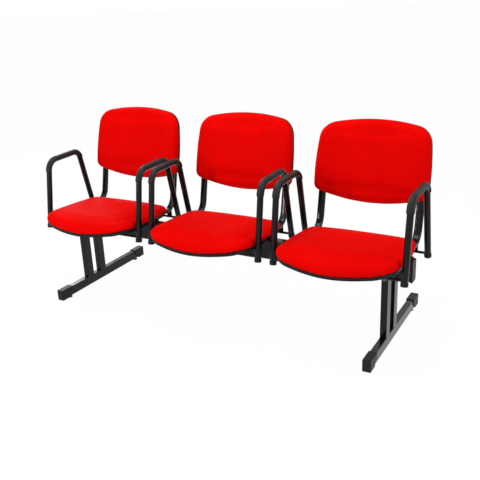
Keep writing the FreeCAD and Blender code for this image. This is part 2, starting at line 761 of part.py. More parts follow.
def make_panel_screws():
    """Screws of one place that hold seat and back boards to the tubes."""
    groups = ((seat_screw, SEAT_SCREW_DEPTHS, V(0, 0, -1), lay_seat),
              (back_screw, BACK_SCREW_HEIGHTS, V(0, 1, 0), lean_back))
    solids = []
    for side in (-1, 1):
        for screw, spots, outwards, settle in groups:
            for spot in spots:
                shank, seat = screw(side * TUBE_X, spot)
                head = hexagon(SCREW_FLATS, seat, outwards, SCREW_HEAD)
                solids.append(settle(shank.fuse(head).removeSplitter()))
    return solids


# Armrests, drawn about one place's centre line

def arm_points():
    return (ARM_FRONT_FOOT, ARM_FRONT_TOP, ARM_REAR_TOP, ARM_REAR_FOOT)


def arm_solid(x, radius=ARM_TUBE):
    return sweep(bent_path(arm_points(), ARM_BENDS, x), circle_wire(radius))


def along(foot, top, height):
    """Point on a leg of the arm at a height."""
    share = (height - foot[1]) / (top[1] - foot[1])
    return (foot[0] + share * (top[0] - foot[0]), height)


def make_arm_pad(x):
    start = along(ARM_FRONT_FOOT, ARM_FRONT_TOP, PAD_FRONT_HEIGHT)
    end = along(ARM_REAR_FOOT, ARM_REAR_TOP, PAD_REAR_HEIGHT)
    path = bent_path((start, ARM_FRONT_TOP, ARM_REAR_TOP, end), ARM_BENDS, x)
    skin = sweep(path, oval_wire(PAD_WIDE / 2, PAD_TALL / 2))
    return skin.cut(arm_solid(x))


def make_arm_caps():
    """Cups on the four lower tube ends of one place's arms."""
    solids = []
    for side in (-1, 1):
        for foot, top in ((ARM_FRONT_FOOT, ARM_FRONT_TOP), (ARM_REAR_FOOT, ARM_REAR_TOP)):
            low = V(side * ARM_X, foot[0], foot[1])
            way = V(0, top[0] - foot[0], top[1] - foot[1]).normalize()
            below = low.sub(V(way).multiply(ARM_CAP_FLOOR))
            cup = Part.makeCylinder(ARM_TUBE + ARM_CAP_SKIN, ARM_CAP_TALL, below, way)
            rim_edges = [edge for edge in cup.Edges if len(edge.Vertexes) == 1]
            cup = cup.makeChamfer(ARM_CAP_SKIN / 2, rim_edges)
            core = Part.makeCylinder(ARM_TUBE, ARM_CAP_TALL, low, way)
            solids.append(cup.cut(core))
    return solids


def make_arm_rods():
    """Front and rear tie rods under one seat, each with two tabs up to the seat tubes."""
    arms = [arm_solid(side * ARM_X) for side in (-1, 1)]
    tubes = [back_tube_solid(side * TUBE_X) for side in (-1, 1)]
    solids = []
    for y, z in (ROD_FRONT, ROD_REAR):
        whole = rod(V(-ARM_X, y, z), V(ARM_X, y, z), ROD_RADIUS)
        between = whole.cut(arms + make_arm_caps())
        solids.append(max(between.Solids, key=lambda solid: solid.Volume))
        for side in (-1, 1):
            x = side * TUBE_X
            tab = block(x - TAB_WIDE / 2, x + TAB_WIDE / 2, y - TAB_STEEL / 2, y + TAB_STEEL / 2,
                        z, z + TAB_WIDE * 1.6)
            tab = tab.cut([whole] + tubes)
            solids.append(min(tab.Solids, key=lambda solid: solid.CenterOfMass.z))
    return Part.makeCompound(solids)


# Assembly

def place_parts():
    """Every piece of one place, by name, about its own centre line."""
    return {
        "seat_cushion": make_seat_cushion(),
        "seat_board": make_seat_board(),
        "seat_cover": make_seat_cover(),
        "seat_plate": make_seat_plate(),
        "back_cushion": make_back_cushion(),
        "back_board": make_back_board(),
        "back_cover": make_back_cover(),
        "back_tube_left": make_back_tube(-TUBE_X),
        "back_tube_right": make_back_tube(TUBE_X),
        "arm_tube_left": arm_solid(-ARM_X),
        "arm_tube_right": arm_solid(ARM_X),
        "arm_pad_left": make_arm_pad(-ARM_X),
        "arm_pad_right": make_arm_pad(ARM_X),
        "arm_rods": make_arm_rods(),
    }


def small_parts():
    """Small pieces of one place, as lists of solids."""
    return {
        "arm_end_caps": make_arm_caps(),
        "tube_end_plugs": make_tube_plugs(),
        "panel_screws": make_panel_screws(),
        "plate_bolts": make_plate_bolts(),
    }


def moved(shape, x):
    copy = shape.copy()
    copy.translate(V(x, 0, 0))
    return copy


def build():
    nodes = {}
    one_place = place_parts()
    for name, centre in zip(PLACES, PLACE_CENTRES):
        for part, shape in one_place.items():
            nodes[name + "_" + part] = moved(shape, centre)
    for part, solids in small_parts().items():
        copies = [moved(solid, centre) for centre in PLACE_CENTRES for solid in solids]
        nodes[part] = Part.makeCompound(copies)
    nodes["beam"] = make_beam()
    nodes["beam_end_plugs"] = Part.makeCompound([make_plug(-1), make_plug(1)])
    for side, name in ((-1, "left"), (1, "right")):
        x = side * LEG_X
        nodes[name + "_foot"] = make_foot(x)
        nodes[name + "_posts"] = make_posts(x)
        caps = [make_foot_cap(x, end) for end in (FOOT_FRONT, FOOT_REAR)]
        nodes[name + "_foot_caps"] = Part.makeCompound(caps)
        for end, y in zip(("front", "rear"), glide_depths()):
            nodes[name + "_" + end + "_glide"] = make_glide(x, y)
    nodes["glide_nuts"] = make_glide_nuts()
    nodes["leg_bolts"] = make_leg_bolts()
    return nodes


def main():
    os.makedirs("parts", exist_ok=True)
    nodes = build()
    for name, shape in nodes.items():
        shape.translate(V(0, ROW_SHIFT, 0))
        shape.exportStep("parts/" + name + ".step")
    print("pieces", len(nodes))


main()
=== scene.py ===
"""Looks of a beam seating row: three red upholstered places on one black steel beam.

Shapes are drawn in millimetres about the middle of the beam. Depth grows away from the sitters and
height from the floor. Each mesh is made in the frame's metres.
"""
import json
import math

import bmesh
import bpy
from mathutils import Matrix, Vector, noise


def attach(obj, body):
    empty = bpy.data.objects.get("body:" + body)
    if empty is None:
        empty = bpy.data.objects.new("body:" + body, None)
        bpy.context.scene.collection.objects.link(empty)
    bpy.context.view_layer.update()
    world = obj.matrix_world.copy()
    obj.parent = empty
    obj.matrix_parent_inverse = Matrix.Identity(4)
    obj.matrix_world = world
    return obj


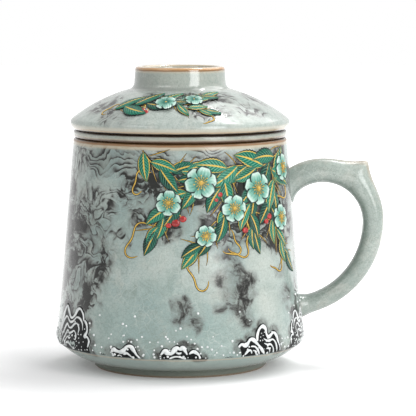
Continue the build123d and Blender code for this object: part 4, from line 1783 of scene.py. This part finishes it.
@dataclass
class Branch:
    """Tea branch in raised enamel on one skin."""

    name: str
    skin: Skin
    body: str
    stems: tuple[Stem, ...]
    tendrils: tuple[Tendril, ...]
    buds: tuple[tuple[float, float, float], ...]  # angle, run and radius
    blossoms: tuple[Blossom, ...]
    limits: Pair  # run that the leaves keep between
    up: int = 1  # 1 where a larger run is further up, as seen from outside, else -1
    seed: int = 3
    stem_width: float = 0.42
    leaf_share: float = 0.50  # width of a leaf in its length
    leaf_rows: int = 22
    leaf_columns: int = 8
    leaf_crown: float = 0.30
    leaf_proud: float = 0.06
    leaf_depth: float = 0.35
    petals: int = 6
    petal_share: float = 0.95  # width of a petal in its length
    petal_lift: float = 0.50
    stamens: int = 14
    stamen_reach: Pair = (0.32, 0.42)  # of the shorter and the longer ones, in the petals' length
    tendril_width: float = 0.28
    outline_width: float = 0.46  # of the ink under a tendril

    @staticmethod
    def leaf_swell(along: float) -> float:
        """Width of a leaf at a share of its length, 1 at its widest."""
        return max(0.02, math.sin(math.pi * along**0.82) ** 0.85)

    @staticmethod
    def petal_swell(along: float) -> float:
        """Width of a petal at a share of its length, 1 at its widest."""
        return max(0.06, math.sin(math.pi * min(1.0, 0.06 + 0.94 * along**1.25)) ** 0.55)

    def blade_mould(self, rows: int, columns: int, swell: Callable[[float], float],
                    serration: float) -> Object:
        """Makes a flat blade, 1 mm long from its root on +X and 1 mm wide.

        Args:
            rows: Steps along it.
            columns: Steps across it.
            swell: Its width at a share of its length.
            serration: How much every other row stands out.

        Returns:
            The blade.
        """
        deselect()
        bpy.ops.mesh.primitive_grid_add(x_subdivisions=rows, y_subdivisions=columns, size=MM)
        mould = bpy.context.object
        bpy.ops.object.mode_set(mode="EDIT")
        for k in range(rows + 1):
            place = k / rows - 0.5
            pick(mould, lambda p: abs(p.x - place) < 1e-3)
            width = swell(k / rows) * (1 + serration * (-1) ** k)
            bpy.ops.transform.resize(value=(1, width, 1), center_override=(0, 0, 0))
        bpy.ops.mesh.select_all(action="SELECT")
        bpy.ops.transform.translate(value=(MM / 2, 0, 0))
        bpy.ops.object.mode_set(mode="OBJECT")
        bpy.ops.object.shade_smooth()
        return mould

    def lay_petals(self) -> list[Object]:
        """The petals of all the blossoms, every other one on top."""
        mould = self.blade_mould(12, 8, self.petal_swell, 0.0)
        made = []
        for blossom in self.blossoms:
            for k in range(self.petals):
                turn = math.radians(blossom.turn + 360 * k / self.petals)
                made.append(self.lay_petal(mould, blossom, turn, self.petal_lift + 0.14 * (k % 2)))
        bpy.data.objects.remove(mould)
        return made

    def lay_petal(self, mould: Object, blossom: Blossom, turn: float, lift: float) -> Object:
        """Lays one petal, cupped across and raised towards its tip."""
        def place(p: Vector) -> Vector:
            long, side = p.x * blossom.size, p.y * blossom.size * self.petal_share
            across = long * math.cos(turn) - side * math.sin(turn)
            along = long * math.sin(turn) + side * math.cos(turn)
            share = min(1.0, abs(p.y) * 2 / self.petal_swell(p.x))
            cup = 0.30 * (1 - share**2) * math.sin(math.pi * min(1.0, 0.15 + p.x))
            return self.skin.laid(blossom.middle, across, along, lift + cup)

        return stamped(mould, place)

    def stamen_tips(self, blossom: Blossom) -> list[Pair]:
        """Tips of a blossom's stamens, longer and shorter in turn, in millimetres from its middle."""
        tips = []
        for k in range(self.stamens):
            turn = math.radians(blossom.turn + 360 * k / self.stamens)
            reach = blossom.size * self.stamen_reach[k % 2]
            tips.append((reach * math.cos(turn), reach * math.sin(turn)))
        return tips

    def stamen_trails(self) -> list[Trail]:
        """Gold stamens round the middle of each blossom."""
        made = []
        for blossom in self.blossoms:
            for across, along in self.stamen_tips(blossom):
                points = [
                    self.skin.beside(*blossom.middle, across * share, along * share)
                    for share in (0.15, 0.5, 0.8, 1.0)
                ]
                made.append(Trail(points, 0.13, 1.0))
        return made

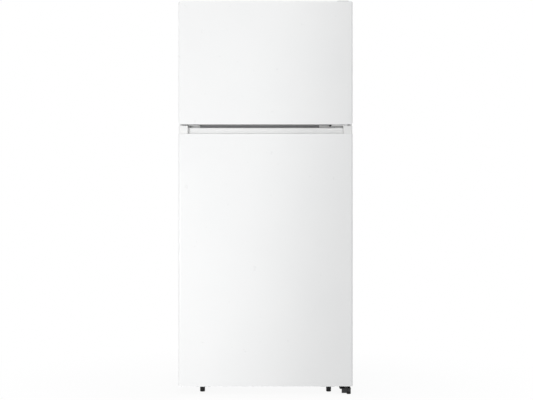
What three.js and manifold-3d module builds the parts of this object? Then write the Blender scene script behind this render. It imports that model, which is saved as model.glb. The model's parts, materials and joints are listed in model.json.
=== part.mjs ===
// A top freezer refrigerator, in millimetres: +X to the right as seen from the front, -Y to the front,
// +Z up. The origin is on the floor, under the middle of the object. Both doors are closed and are
// hinged on the right.
import * as THREE from "three";
import { mergeVertices } from "three/addons/utils/BufferGeometryUtils.js";
import Module from "manifold-3d";

const wasm = await Module();
wasm.setup();

// ---- Driving dimensions ----

const WIDTH = 748; // cabinet and doors
const DEPTH = 770; // door fronts to the machine cover
const CABINET_TOP = 1680;
const CABINET_BOTTOM = 40;
const FIT = 0.3; // gap between pieces that touch

const SHEET = 1; // painted steel
const LINER = 1.5; // liner plastic
const PANEL = 2.5; // thicker moulded plastic

const DOOR_THICKNESS = 62;
const DOOR_EDGE_RADIUS = 10; // upright front edges
const GASKET_GAP = 10; // door back to cabinet front
const GASKET_WIDTH = 18;
const GASKET_SIDE_INSET = 29; // door edge to gasket, inboard of the hinge axis
const GASKET_END_INSET = 12;

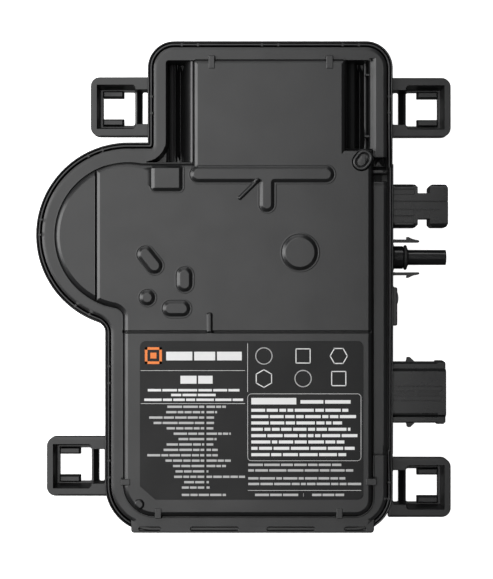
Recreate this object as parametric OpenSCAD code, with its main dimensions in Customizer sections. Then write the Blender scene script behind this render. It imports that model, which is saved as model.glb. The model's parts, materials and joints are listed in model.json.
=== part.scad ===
// Micro inverter: a flat moulded case that lies on its back, label face up (+Z),
// round transformer bulge on the left (-X), electrical ports on the right (+X),
// foot strip along the lower edge (-Y). Millimetres. The origin is under the
// middle of the case, in the plane of its back face.

/* [Case outline] */
// Top edge of the case above the centre
top_y = 106; // [104:0.5:108]
// Foot strip's edge below the centre
bottom_y = 106; // [106:0.5:108]
// Right-hand wall, right of the centre
right_x = 64.0; // [63.8:0.1:64.2]
// Upper left wall, left of the centre
shoulder_x = 41.8; // [41.4:0.1:42.2]
// Lower left wall, left of the centre
left_x = 60.2; // [59.8:0.1:60.6]
// Radius of the round bulge
bulge_r = 39.9; // [39.4:0.1:40.1]
// Corner radius at the top
top_r = 11.6; // [8:0.2:13]
// Corner radius at the bottom left
bl_r = 20.5; // [16:0.5:22]
// Corner radius at the bottom right
br_r = 16.8; // [14:0.2:18]

/* [Case shell] */
// Thickness of the rear housing's floor
floor_t = 2.0; // [1.6:0.1:2.2]
// Thickness of the rear housing's side wall
wall_t = 3.4; // [3.2:0.1:3.8]
// Thickness of the lip that stands round the cover
lip_t = 1.1; // [0.9:0.1:1.2]
// Thickness of the front cover
cover_t = 2.0; // [1.6:0.1:2.2]
// Width of the gap between the lip and the cover
rim_gap = 1.2; // [1.0:0.1:1.4]

/* [Relief levels] */
// Height of the cover's outer flange above the back face
z_flange = 24.6; // [24.2:0.1:25]
// Height of the flange in front of the ports
z_low = 20.8; // [20.4:0.1:21.2]
// Height of the crescent step on the bulge
z_cres = 26.6; // [26:0.1:27]
// Height of the main raised panel
z_plat = 28.6; // [28.2:0.1:29]
// Height of the raised ribs and pads: the full depth of the case
z_boss = 30.2; // [29.8:0.1:30.6]
// Height of the floor of the two deep troughs
z_trough = 12.4; // [12:0.2:16]

/* [Mounting ears] */
// Outside size of each square ear
ear_s = 25.9; // [25.5:0.1:26.3]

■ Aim
Begin at the line that has "bpy.context.view_layer.update()"; stop after the line that has "branch in raised". Copy every line in that span exactly.

■ Response to this task
    bpy.context.view_layer.update()
    world = obj.matrix_world.copy()
    obj.parent = empty
    obj.matrix_parent_inverse = Matrix.Identity(4)
    obj.matrix_world = world
    return obj


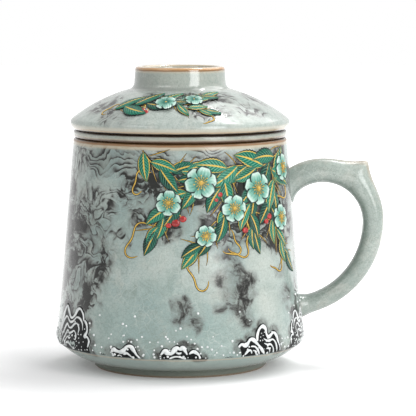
Continue the build123d and Blender code for this object: part 4, from line 1783 of scene.py. This part finishes it.
@dataclass
class Branch:
    """Tea branch in raised enamel on one skin."""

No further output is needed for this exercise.